Spatiotemporal visualization of instantaneous flame structure in a hydrogen-fueled axisymmetric supersonic combustor

Spatiotemporal visualization of instantaneous flame structures in a hydrogen-fueled axisymmetric supersonic combustor was investigated using multiview planar laser-induced fluorescence of the hydroxyl radical, coupled with high-speed photography and pressure measurement. The axisymmetric cavity generates a loop-shaped recirculation flow and shear layer that sustains the flame. An irregular and wrinkled flame loop with a central hole is formed near the loop-shaped region. Due to turbulent disturbances, multiple small-scale holes and fragmented flames are randomly distributed in the flame loop or near the wrinkled flame front. The combustion near the cavity shear layer is more likely to be stronger and sustained.
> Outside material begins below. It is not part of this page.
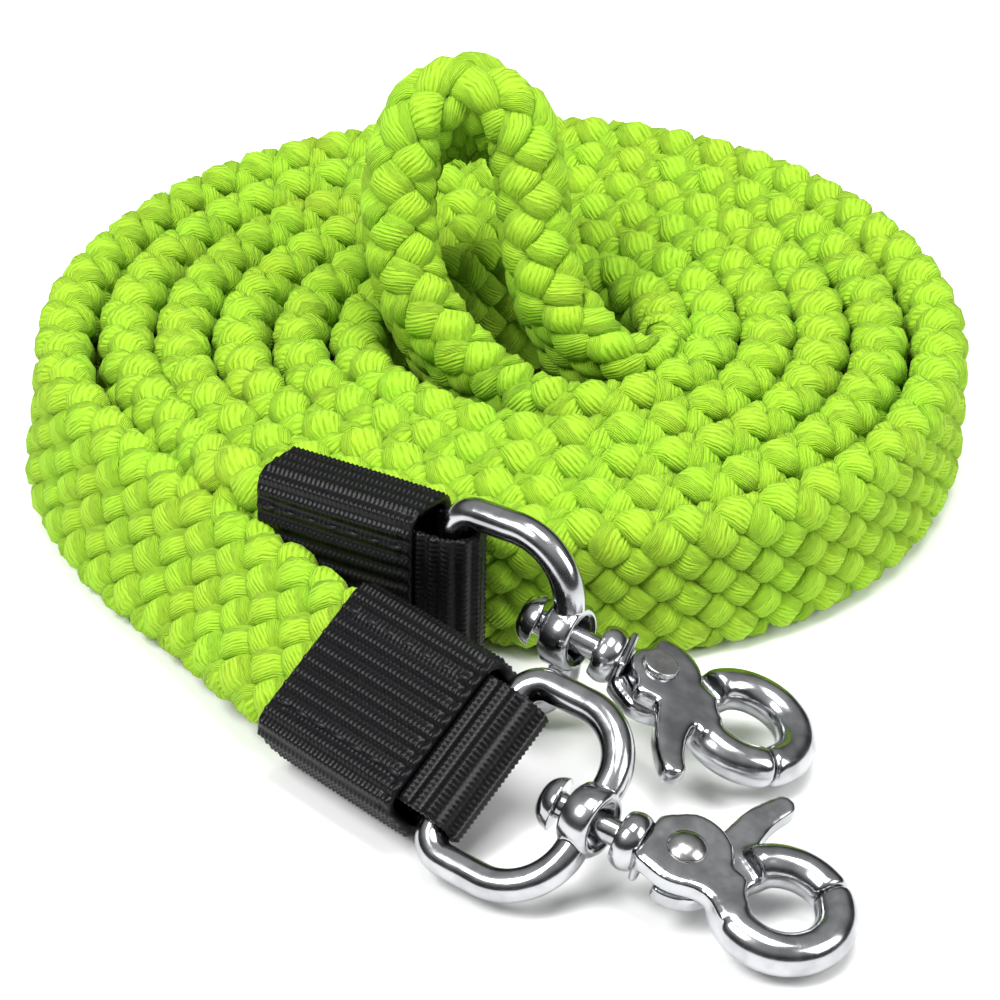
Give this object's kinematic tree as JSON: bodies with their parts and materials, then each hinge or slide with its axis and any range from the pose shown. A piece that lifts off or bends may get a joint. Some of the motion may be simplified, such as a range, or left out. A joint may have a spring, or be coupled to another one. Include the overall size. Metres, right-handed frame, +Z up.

As the thickness of the cavity shear layer increases along the axial direction, the flame loop is expanded toward the core flow and the cavity. The flame base anchors near the cavity leading edge with a low global equivalence ratio (GER). The increased GER expands the flame loop to compress the high-speed core flow dramatically, promoting the flame base to propagate upstream along the hydrogen jet wake. The flame base is unable to anchor near the thin boundary layer. Consequently, it propagates reciprocally to enhance the combustion oscillation that disturbs the flame structure dramatically. The flame structure becomes more complex and tendentially fragmented, which increases the fractal dimension, especially near the middle part of the combustor. In comparison, the flame structure near the ramp is more resistant to disturbances due to the dramatic expansion of local flame loop, extending the favorable combustion environment. Despite the instantaneous flame structure being severely wrinkled and even tendentially fragmented, it is primarily sustained within a relatively regular loop region near the cavity recirculation flow and the cavity shear layer.